Wireless Slip Rings: Typically based on inductive technology, they lend themselves to transmission up to bands of 1Gb/s. They have a high cost and usually offer poor customization options, not lending themselves well to modifications. Compared to a FORJ, they have the advantage of being able to have a through-hole.

Conclusion

The growing demand for high-resolution video transmissions in industrial settings has led to the evolution of various transmission technologies. Among these, metal- to-metal Slip Rings emerge as a reliable and relatively economical solution to facilitate continuous data transmission between fixed and rotating parts of a system. The analysis presented in this article has highlighted how Slip Rings offer a range of tangible benefits, including efficient transmission, plug-and-play connectivity, reliability, and durability, as well as versatility in terms of channel combinations. These features make Slip Rings a preferred choice for critical industrial applications, such as advanced surveillance and vision systems.

The comparison with other transmission technologies has further outlined the strengths of metal-to-metal Slip Rings, especially when compared to alternatives such as carbon-graphite contacts, fiber optic rotary joints (FORJs), and wireless Slip Rings.
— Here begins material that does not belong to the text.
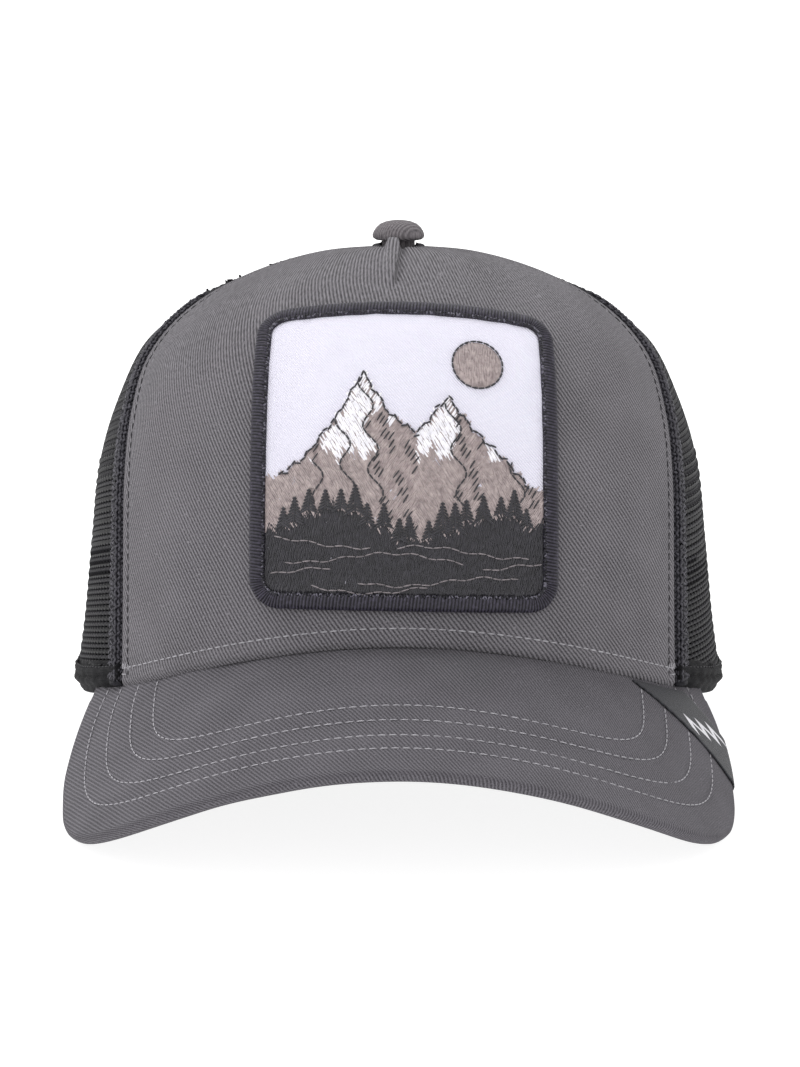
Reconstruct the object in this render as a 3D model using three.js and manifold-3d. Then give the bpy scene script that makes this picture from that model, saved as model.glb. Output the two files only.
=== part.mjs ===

Each technology has its own peculiarities and ideal application scope, but metal-to-metal Slip Rings offer an effective balance of cost, performance, and ease of maintenance, making them a solid choice for many industrial applications.

In summary, high-resolution video transmission via Slip Rings represents a key component for supporting efficient and safe operations in numerous industrial sectors. This article has provided an in-depth analysis of how Slip Rings facilitate high-resolution video transmission, highlighting their increasing importance in the modern industrial ecosystem and providing a useful overview for those interested in exploring the potential of this emerging technology.